Gershon couldn’t be better as the newer “mother” for the Smith family and Hirsch is solid and frenetic as a troubled and in trouble drug dealer.

Temple convinces as the vulnerable apple of Joe’s steely eye. That attraction takes wing with the fact that Chris can’t pay Joe upfront to rub out mama. Joe is upset about not being paid ahead of time, but changes his tune when he decides to do the crime if Dottie is put up as a retainer, if you know what I mean.

These people are really something!

Although a stage play in original form, Letts has molded the script to work exceedingly well as a motion picture, despite the generous amount of stationary banter spoken in the Smith’s trashy trailer home. The Letts dialogue won’t let you down, or loose, for a moment.

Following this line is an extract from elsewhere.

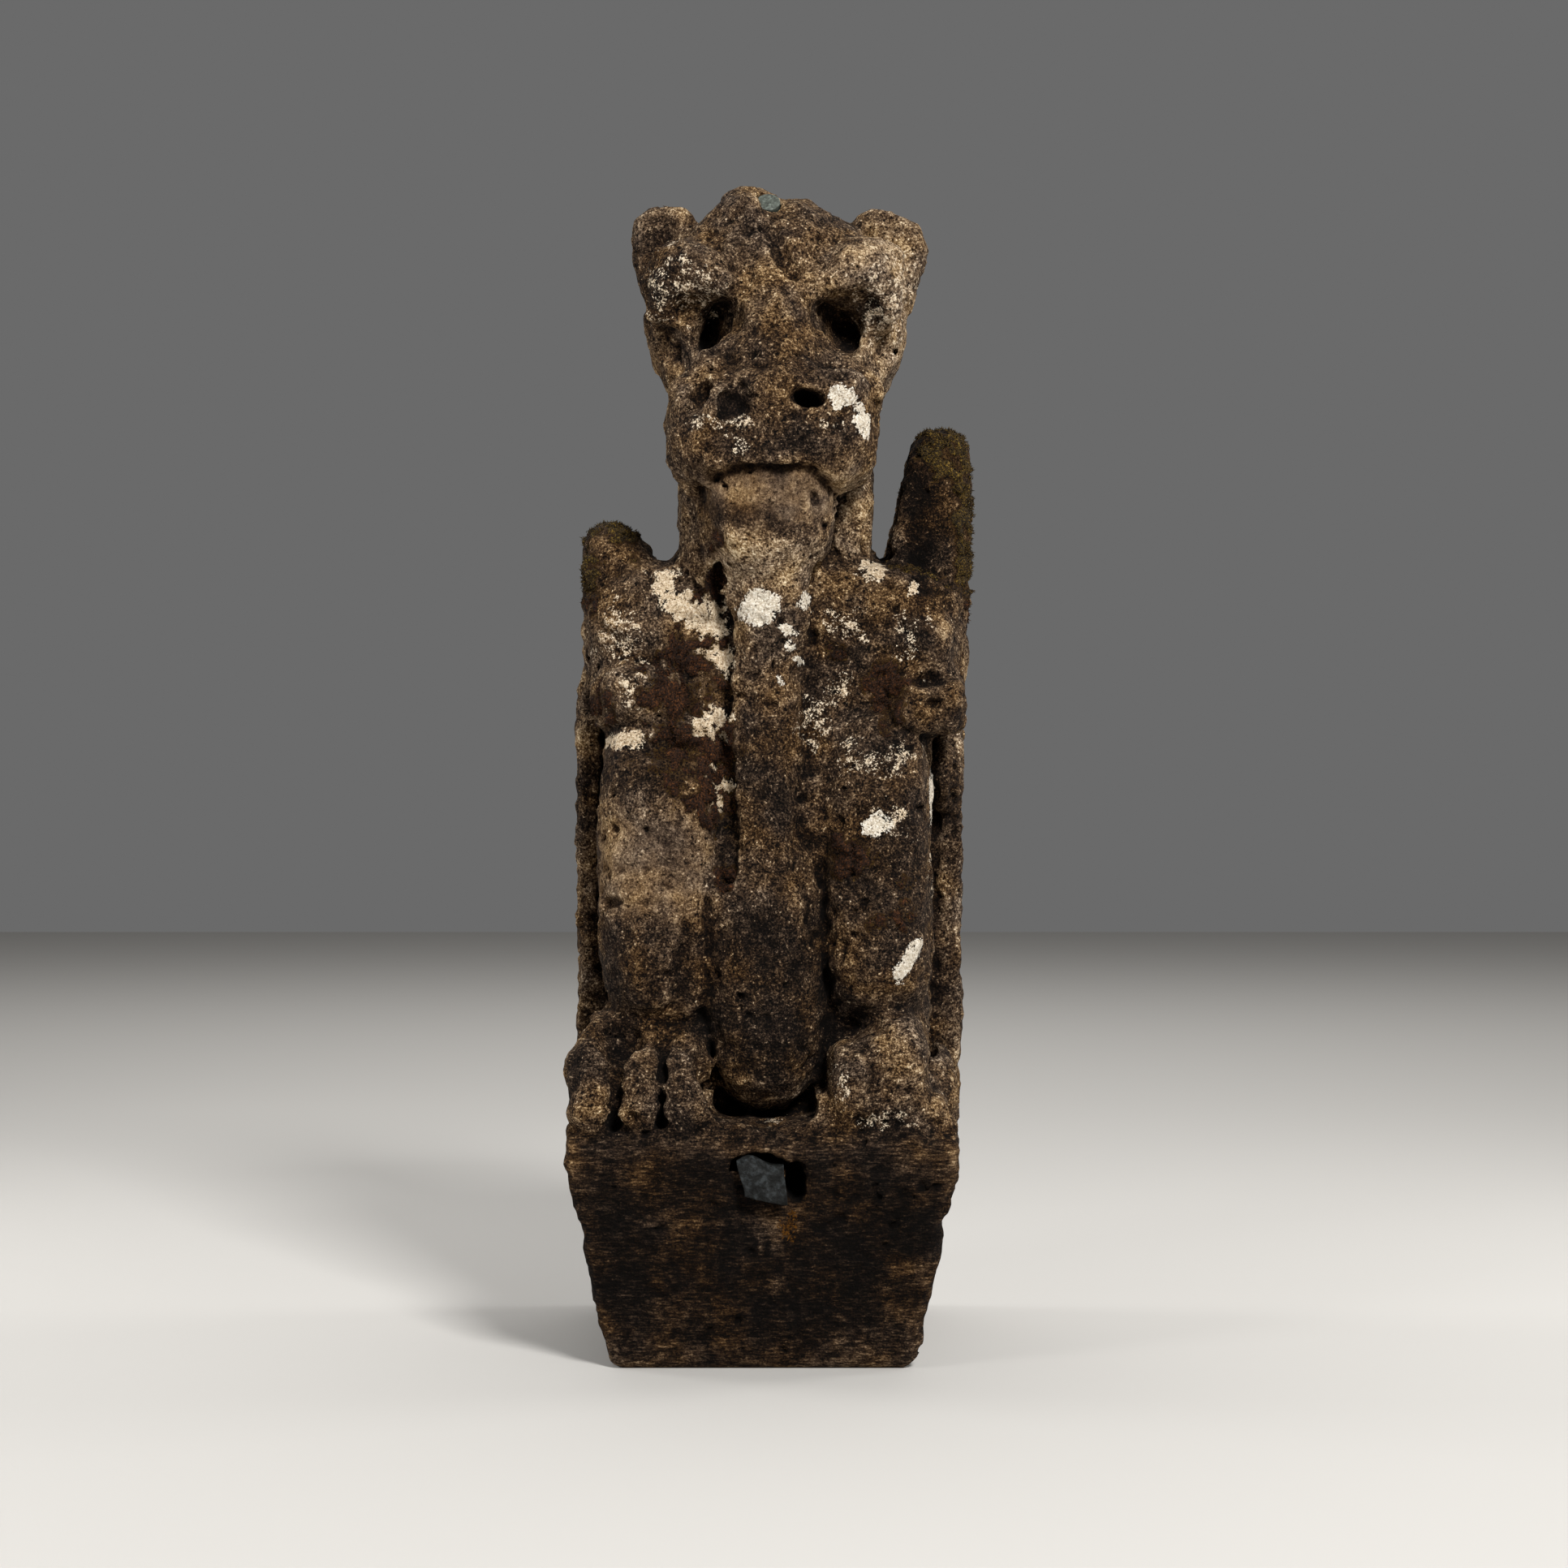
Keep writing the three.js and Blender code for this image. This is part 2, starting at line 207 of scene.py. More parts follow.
def bar(start, end, start_radius, end_radius, girth=(1, 1, 1), soft=8.0, cut=False):
    """A round-ended bar. The nearest place along it is the offset times its direction, kept between
    the ends, and the distance is the way from there less the radius there."""
    girth = np.array(girth, float)
    start, end = on_stone(start), on_stone(end)
    radii = np.array((start_radius, end_radius)) * square
    reach = radii.max() * girth
    a, b = start / girth, end / girth
    run = b - a

    def distance(x, y, z):
        offsets = [x / girth[0] - a[0], y / girth[1] - a[1], z / girth[2] - a[2]]
        along = np.clip(sum(o * r for o, r in zip(offsets, run)) / (run @ run), 0, 1)
        away = np.sqrt(sum((o - along * r) ** 2 for o, r in zip(offsets, run)))
        return ((away - radii[0] - along * (radii[1] - radii[0])) * girth.min()).astype(np.float32)

    carve(distance, np.minimum(start, end) - reach, np.maximum(start, end) + reach, soft, cut)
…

Just as important, the actors in the film play it for “serious.” At times I wondered if they had to stop rolling and reset because someone in the cast or crew couldn’t keep from breaking up any longer. For us in the theater it was one moment, a guffaw, the next, a grimace.

Exciting external action has been added to the screenplay, it seems, since those scenes couldn’t have been played on an inside theater stage – vehicular chases, alley way brutality and explosions included.

(I think I’d like to see “Killer Joe” on a stage, too.)

Then we have Matthew McConaughey’s performance: smooth, cold, smart, a step ahead of everyone else in the narrative, and as polite, authoritarian and conservative as you might ever find in a character of the great American Southwest, but also deeply criminal and vicious. He is a scary, menacing hombre — even as you laugh.

For me, it’s McConaughey’s best go in a role. He’s done some good ones, too.

Heads up for 2013. As this is being written, “August: Osage County,” a more recent Tracy Letts play, is being filmed a bit north of his hometown, some of the locations in Osage County, Okla. “August: Osage County” is what won him the Pulitzer for Best 2008 Drama. Its cast fairly shouts with talent and fame: Meryl Streep, Julia Roberts, Ewan McGregor, Sam Shepard and Chris Cooper.